Although child physical abuse is considered a major public health and social problem in Bangladesh, few studies have assessed the prevalence of multiple forms of child physical abuse.

This population-based study estimated the prevalence of child physical abuse by adult in rural Bangladesh and examined its association with demographic and socio-contextual factors of the children.

Data were mainly obtained by administering ISPCAN Child Abuse Screening Tool for Children (ICAST-C) from a random sample of 1416 children (49% female) aged 11 to 17 years by face-to-face interview during March -April in 2017 with a response rate of 91.5%. Physical abuse was categorized into ‘frequent (≥3 occurrences past year)’ and ‘less frequent to none’ and risk factors for the frequent category were estimated.

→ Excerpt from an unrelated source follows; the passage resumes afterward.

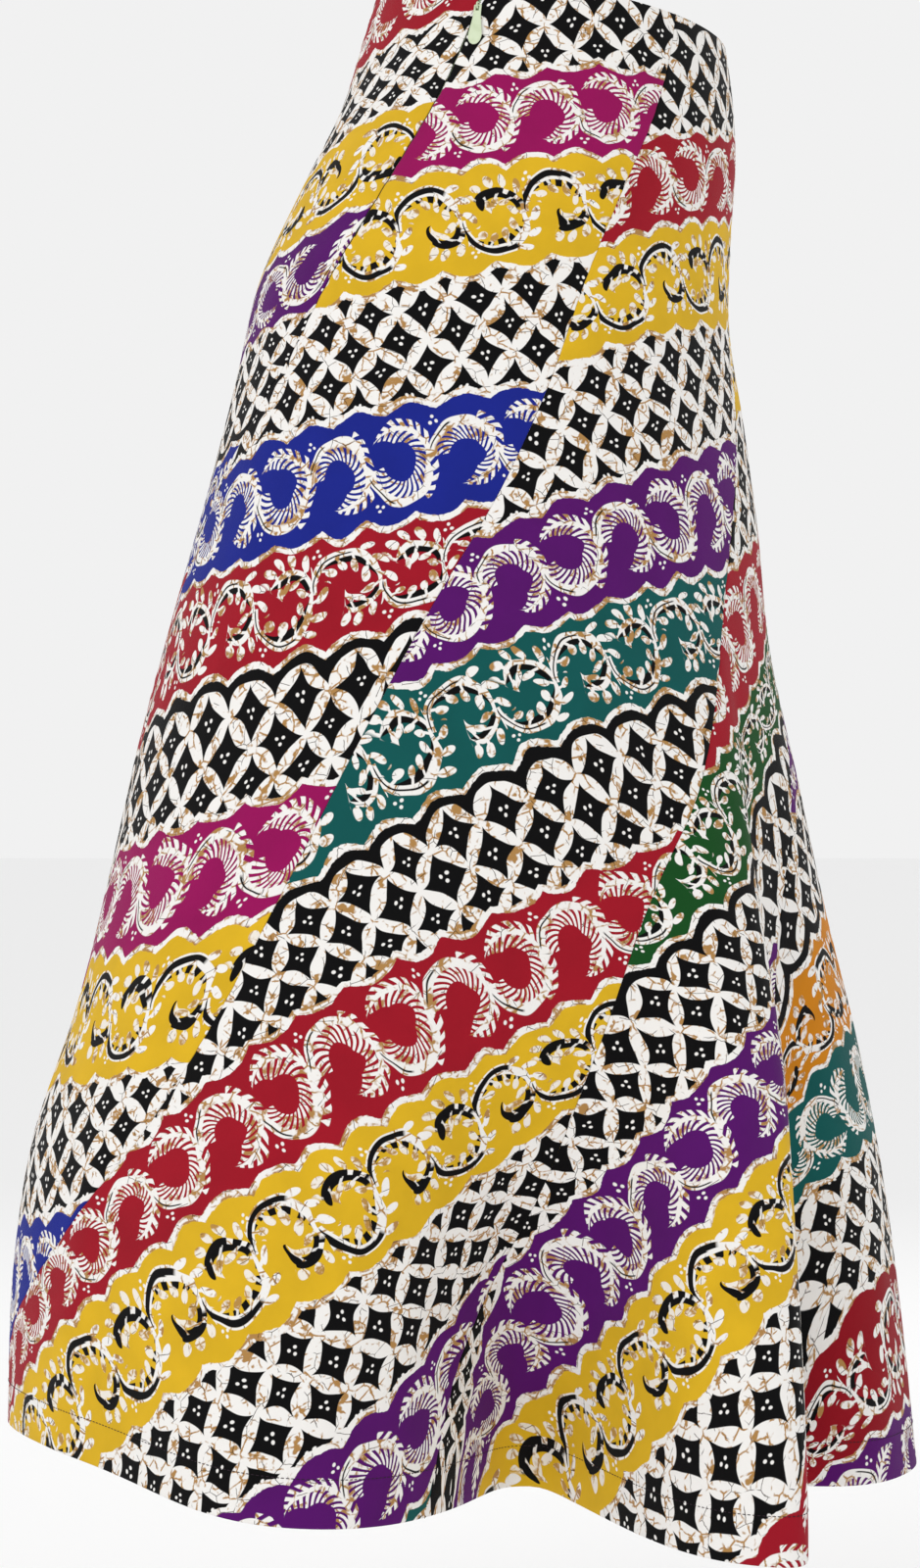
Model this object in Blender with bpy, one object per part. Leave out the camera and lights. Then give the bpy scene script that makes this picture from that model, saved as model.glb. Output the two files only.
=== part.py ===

Prevalence of at least one form, two forms and three or more forms of child physical abuse were estimated approximately 99%, 95% and 83% in their lifetime and 93%, 79% and 57% in the past year respectively. Hitting (without buttock), standing/kneeling and slapping were the most common physical abuse whereas giving drugs/alcohol, pinched, burned/scalded, beat-up and locked-up reported minimum. Male children, younger age groups, witness of domestic violence with weapons, bullied by siblings and low maternal education were found significant risk factors for at least one form of ‘frequent’ physical violence, whereas male children, younger age groups, adult shouted in a frightening way, witnessed adults using weapons at home, bullied by siblings, low maternal education were found as significant risk factors for ≥2 forms of frequent child physical abuse.

Self-reported prevalence of child physical abuse was extremely common in Bangladeshi rural society. The prevalence was associated with demographic and socio-contextual characteristics of the children.

The findings provide empirical evidence to support public health professionals and policy-makers to take effective measure to reduce child physical abuse in Bangladesh.